The median sale price of a single-family home in Massachusetts set a record high of $367,000 for January, a 4.9 percent increase year over year. The news is even worse for condo buyers.
The cost of a condo was the highest in state history last month, hitting $354,600, according to an analysis by The Warren Group. That’s a 2.8 percent increase.
“Newly built or renovated condos are a big part of the market and commending higher prices,” said Tim Warren, CEO of the data analytics firm and publisher of Banker & Tradesman. “The difference in median price between a single-family home and a condo is now just $12,400.”
While prices went up, the number of sales for both dropped by double digits, according to the analysis. The state saw a 10.2 percent decline in single-family home transactions year over year and a 13.3 percent drop in condo sales.
“A rising single-family sale price coupled with falling sales was a common trend we saw throughout 2018, so I’m not surprised it carried over into January 2019,” Warren said. “The last time January saw a sale volume this low was in 2015, and with the local inventory still hovering near a historical low, you can expect to see fewer sales. Low supply is likely to push prices higher still.”
In Greater Boston, the news was more of the same.
The median sales price for a single-family home hit a record high for the month of January — $590,000, which is a 7.3 percent increase over January 2018, according to a report by the Greater Boston Association of Realtors. The cost of a condo was also up in the 64 communities the report covers, coming in at $570,000 last month, a 9.6 percent increase.
“For homeowners who are debating whether or not to put their home on the market, now’s the time,” said James Major, the association’s president and an agent with Century 21 North East in Woburn. “Home values are at or near record highs in many communities, and the current rate of price appreciation is unlikely to be sustainable for very much longer, so this spring may be an opportune to trade-up or downsize.”

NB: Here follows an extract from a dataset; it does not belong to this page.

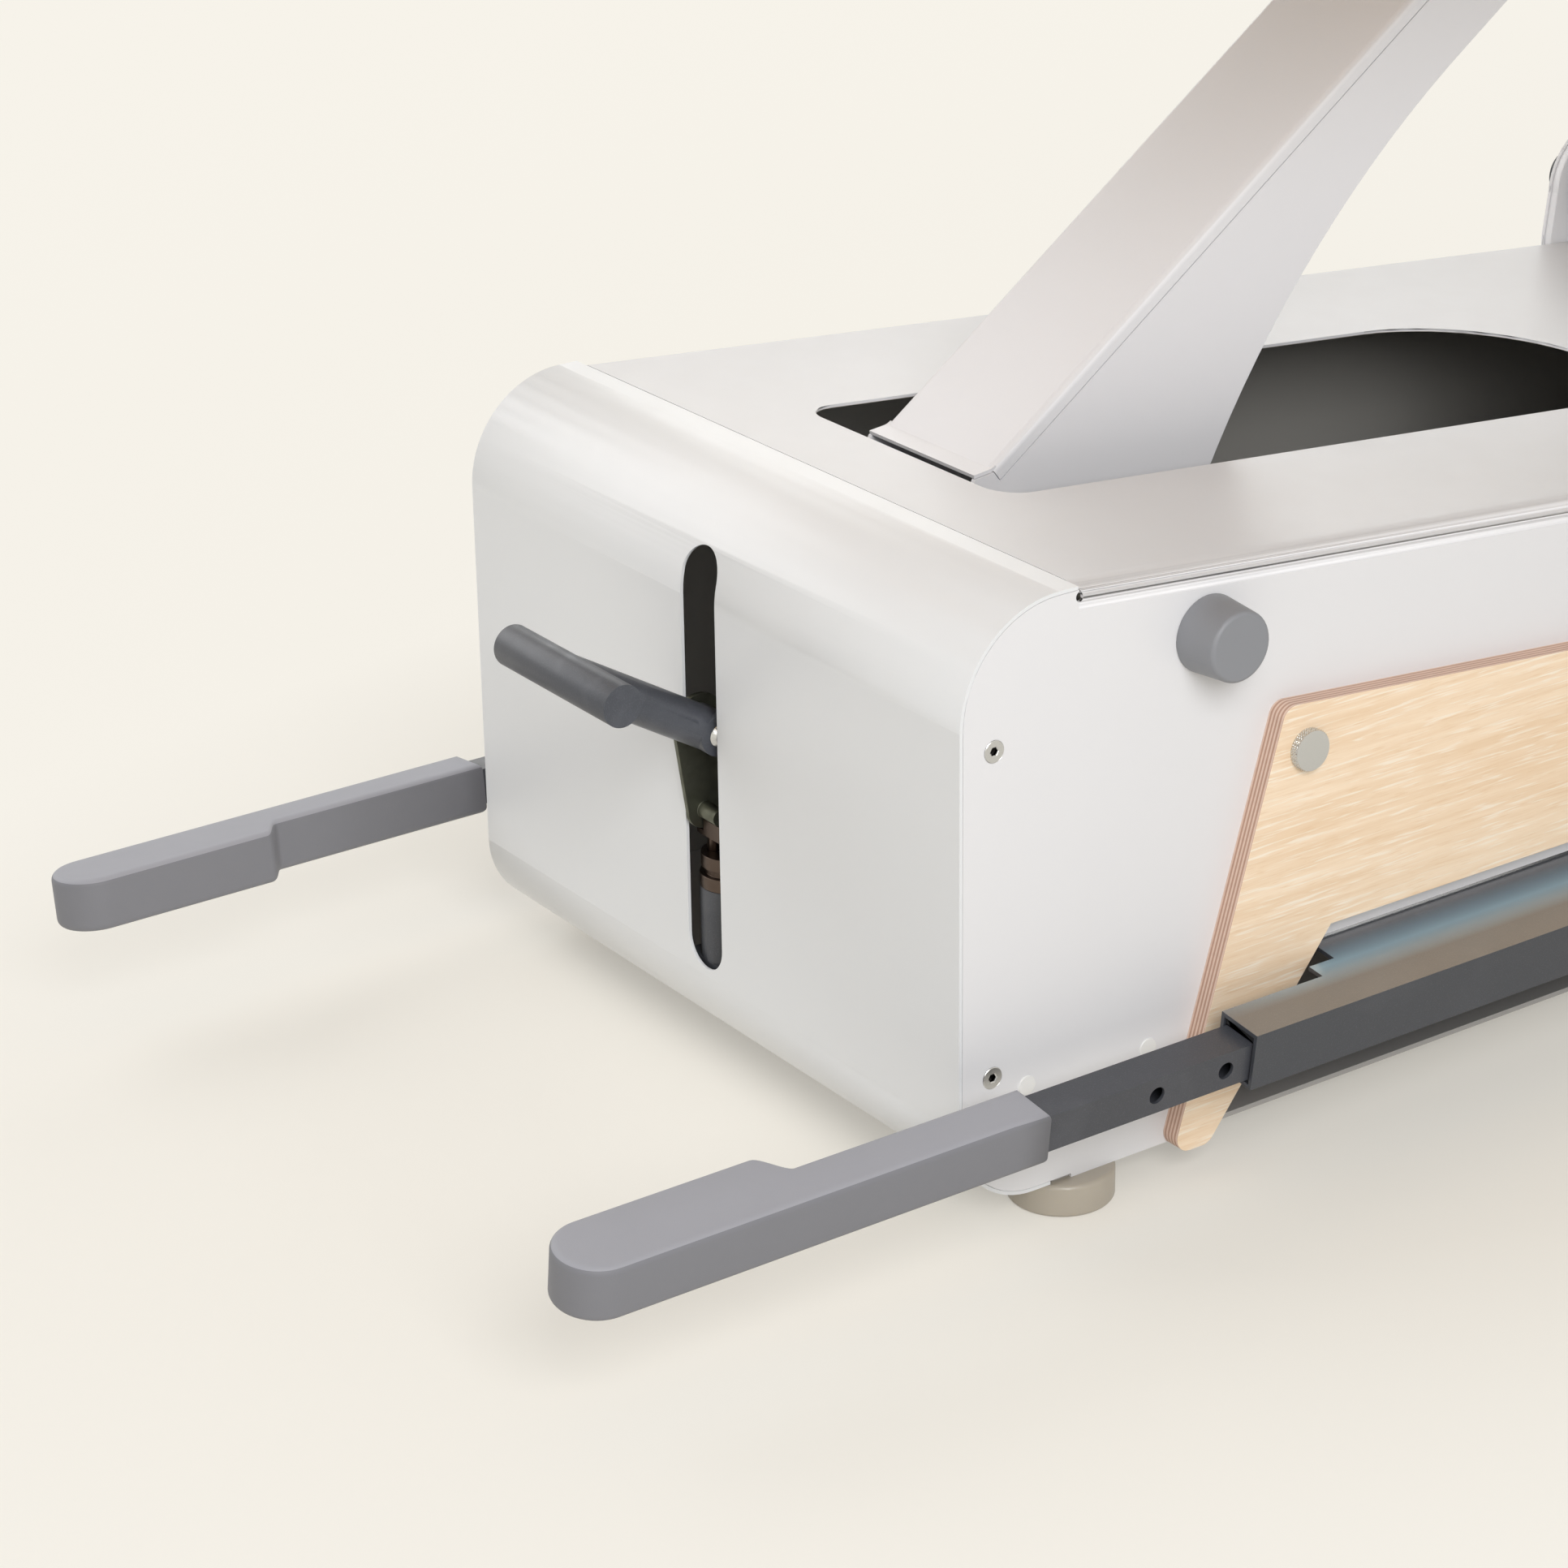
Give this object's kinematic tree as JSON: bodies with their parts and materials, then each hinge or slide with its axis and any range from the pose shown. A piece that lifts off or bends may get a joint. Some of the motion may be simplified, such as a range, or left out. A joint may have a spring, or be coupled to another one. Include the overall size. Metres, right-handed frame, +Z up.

Prices were up, but the number of sales fell by double-digit percentages. For condos, the volume was down 12.4 percent in January 2019 compared with January 2018. Single-family home sales slipped 11 percent. On a month-to-month basis, sales declined even more significantly, mostly due to seasonal factors, sliding about 27 percent from December’s sales volume in each market, according to the report.
“While we saw a decline in closed sales last month, much of the softening has been confined to the upper-end of the market, where buyer activity slowed late last year due to the correction in the stock market,” Major said. “Overall, the housing market has been very active since the start of the year, with both number of new listings coming on the market and amount of properties going under agreement up sharply thanks to this year’s mild winter conditions.”
The number of active single-family listings in Greater Boston was 9.3 percent higher last month than it was in January 2018. For condos, that number was up 30 percent.
“The increase in listing inventory is real and it’s providing more opportunity for buyers to get into the market as well as a better bargaining position,” Major said. “With the start of spring market now upon us, the balance between supply and demand should improve further, which should equate to more housing choices, a less frenetic sales pace, and a greater ability for buyers to negotiate than in recent years.”
How did your community fare?
These communities saw a 1.9 percent increase in the median single-family selling price, from $761,500 in January 2018 to $776,000 in January 2019. Condo prices shot up 27.7 percent, from $320,000 in January 2018 to $408,750 last month. Single-family homes spent an average of 85 days on the market. For condos, it was 54.
These communities saw a 10.9 percent increase in the median single-family selling price, from $531,000 in January 2018 to $589,000 in January 2019. Condo prices rose 9.8 percent, from $383,000 in January 2018 to $420,340. Single-family homes spent an average of 52 days on the market. For condos, it was 44.
The selling price for single-family homes edged up 2.7 percent, from $630,000 in January 2018 to $647,250 in January 2019. Condo prices rose 5.1 percent, from $615,000 in January 2018 to $646,500. Condos spent an average of 59 days on the market. For single-family homes, that number was 67.
The median selling price for a single-family home shot up 13.2 percent, from $537,500 in January 2018 to $608,500 in January 2019. Condo prices rose a whopping 26 percent, from $400,000 in January 2018 to $504,000. Single-family homes spent an average of 56 days on the market. For condos, it was 71.
The median selling price for a single-family home here was $430,000 in January 2019, a 1.9 percent decrease from the January 2018 price of $438,250. Condo prices slipped 1 percent, from $260,000 in January 2018 to $257,450. Condos spent an average of 48 days on the market. For single-family homes, that number was 80.
City of Boston
The median selling price for a single-family home here was $625,000 in January 2019, an 8 percent increase from $575,000 in January 2018. Condo prices went up 8.7 percent, from $597,000 in January 2018 to $649,000. Single-family homes spent an average of 60 days on the market. For condos, it was 68.